Of course, U.S. foreign policy is an imperialist foreign policy. Its reactionary character can be seen in its aiming its blows not only at the oppressed nations of the world, but at the people of the U.S. as well. Its present backing of the Salvadorean junta represents one of its most dangerous threats of open intervention.
Whose interest, however, is served by belittling the aggressive role of the Soviet hegemonists? They are the main source of world war today. They are the most aggressive and fascist-like. It is they, and not Reagan’s “blustery threats of retaliating” against them (or his promotion of sanctions against them, or against Cuba) which is the main problem.

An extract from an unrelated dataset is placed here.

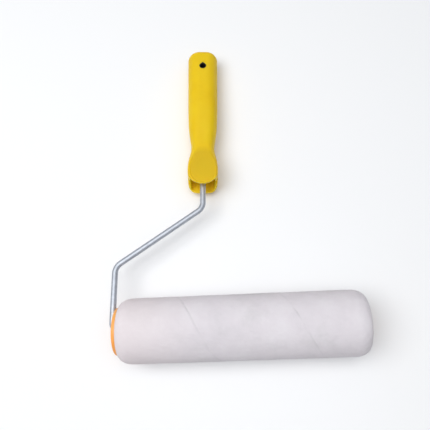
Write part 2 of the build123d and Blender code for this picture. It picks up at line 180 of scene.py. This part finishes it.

There is a chauvinist and cowardly ring to the RWH attack on China in the name of the world’s “anti-imperialist fighters.” If the RWH wants to attack socialist China, let them do so. But let the words come from their own mouths and not as spokesmen for the world’s liberation movements, who are capable of speaking for themselves.
On organization, the RWH opposed “rigid, schematic ’democratic centralism,’” blaming the decline of the CPML and others on this feature. Secondly, it proposed a new organization, made up of “folks from the anti-revisionist, anti-left trend” as well as “revolutionary social-democrats.”
Such an organization is both opportunist in its get-rich-quick approach, impractical (after all, the social democrats are far too principled to accept such a ’party’!), and anti-Marxist (American or otherwise).
Of course, the present situation is complex. There are no simple answers. We do not blame the RWH for this nor do we back away from our own responsibilities for the decline. It is our mess, and we should clean it up. The problem is that the RWH is only adding more to the mess. It leans heavily away from what we consider to be a revolutionary approach or an M-L perspective.